His trial began Wednesday and included testimony from Alie and three other VPD officers.
Judge Vernon Schreiber said Thursday that the jury deliberated approximately 90 minutes Thursday before unanimously deciding to convict Watson, who has no prior criminal record.
Schreiber said he sentenced Watson to spend five days in the Clark County Jail (the sentence can be served during Watson’s winter vacation) and 10 days of community service, which can be performed in Cheney.
So what happened on that dark and snowy night?
Three on-duty officers from the Vancouver Police Department had just finished taking a dinner break at Round Table Pizza on Southeast Mill Plain Boulevard.
It was approximately 10 p.m., and nearby businesses were closed.
Snow on the roads meant not many people were out.
The employees at Round Table were skittish because the restaurant had been the target of a robbery attempt four days earlier, said assistant city attorney Darren DeFrance, who prosecuted Watson and will also handle Kirby’s trial.
The officers, who had been the only customers, walked outside and noticed a young man wearing a winter jacket with one side raised up and tucked behind his pistol, which he was wearing on one hip.
DeFrance said Officer James Burgara asked the man if he knew his gun was showing. The young man, whom Burgara would later learn was Watson, told Burgara that it was his right to carry his gun.
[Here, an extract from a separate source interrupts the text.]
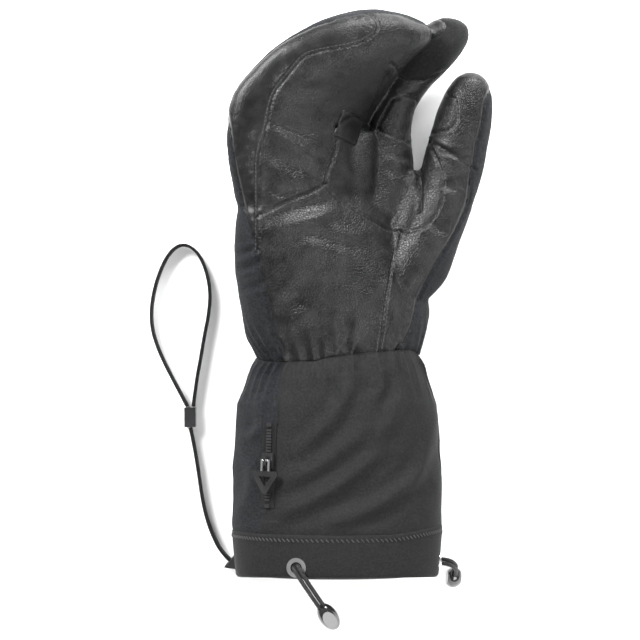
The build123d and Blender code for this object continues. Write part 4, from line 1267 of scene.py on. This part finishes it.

Watson, who had told officers he initially wanted to go to a store in the strip mall that was closed and was now waiting to meet a friend, had his identification and concealed weapons permit with him.
Burgara explained to Watson that it wasn’t the smartest idea to be hanging out in an otherwise empty parking lot and that the Round Table employees, whom Burgara had spoken with, were uneasy about Watson’s gun because of the recent attempted robbery.
Watson asked to speak to Burgara’s supervisor, according to court documents. Burgara, who was with Officers Mike Gralton and Rodrigo Osorio, called Sgt. Alie.
Meanwhile, Watson called 911 and said he was being harassed by police and he wanted to stay on the phone with a dispatcher until the sergeant arrived.
Alie wrote in his police report that he spent nearly an hour talking to Watson, trying to convince him to conceal his weapon and leave.
“Watson did not want to listen to anything I had to say,” Alie wrote. “He repeatedly tried to speak over me, saying I did not know the law and that he was going to consult with someone who did.”
Alie eventually cited Watson, writing on the citation that, “Watson did, under circumstances that warranted alarm for the safety of others, carry and display a firearm.”
Alie seized the weapon as evidence.
Judge Schreiber said he ordered Watson to forfeit the gun.
If his conviction stands, Watson will lose his right to carry a concealed weapon, DeFrance said.
DeFrance said he and defense attorney Beau Harlan asked potential jurors extensively about their feelings toward firearms and related laws.
Of the pool of 12 people that was narrowed down to the final six, 11 people were gun owners, DeFrance said.